Even with all the breaks to regather, we reached the finish (about 19.5 miles) in around 3 hours (quite a bit faster than I expected) Once there we got some welldeserved lattes but unfortunately no sign of Mike, Paul and Alistair. Apparently they had taken the UCon Connector instead of the Spring Trail and ended up on the UC Santa Cruz campus. Here's the route that they took with Alistair's N95 (it's also more complete than my Garmin 405 - I've always said that the N95 is the world's best runnerphone) Alistair had the presence of mind to email though to let us know that they had gotten lost. I called him and we then drove back to Harvey West to rescue them and got there just after they emerged from the trail.

We drove back to my house and recounted our respective diverged adventures for the day and upcoming plans for the racing seasons. A fantastic epic day on the trails. We'll hold this again next New Year's Day, with perhaps some course markings as well.

5 Comments:

Blogger Drs. Cynthia and David said...

Hi Adam,

Sounds like you guys had a blast! Some of those pictures and trail descriptions sound vaguely familiar... And it looks like you didn't pick up any hitchhikers this time!

Cynthia

2:08 AM  
Blogger Chihping Fu 傅治平 (超馬阿爸) said...

Great report. Looks like a wonderful run and adventure. Hope to join someday.

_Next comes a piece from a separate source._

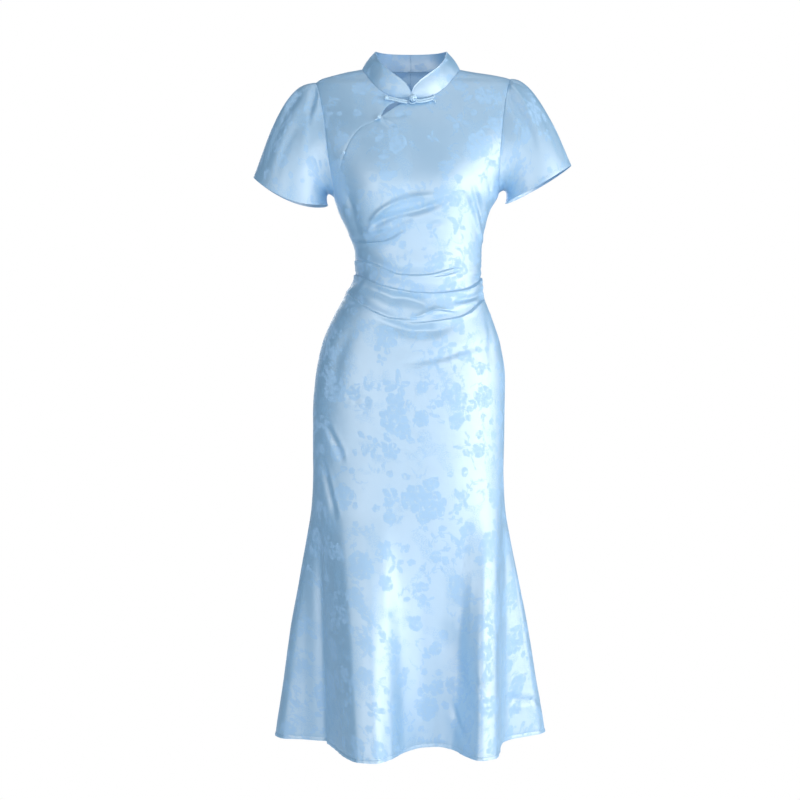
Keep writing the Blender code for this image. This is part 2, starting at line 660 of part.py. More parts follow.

Btw, is it the tunnel training for CC?

Chihping

7:15 AM  
Blogger Adam Blum said...

Cynthia,

Indeed its quite familiar. This was the "makeup run" for the guys who missed our much more epic adventure. I really want that trail running mastiff (!) who followed us but we didn't run by his house this time!

Chihping,

Unfortunately the tunnels are closed. I would be very interested in what you think would be good training for CC100.

- Adam

10:54 AM  
Blogger bagdaddy said...

Dope Run

8:33 PM  
Blogger Baldwyn said...

Awesome job putting this run together! Looked like a fantastic adventure, and you had one heck of a lineup for the day.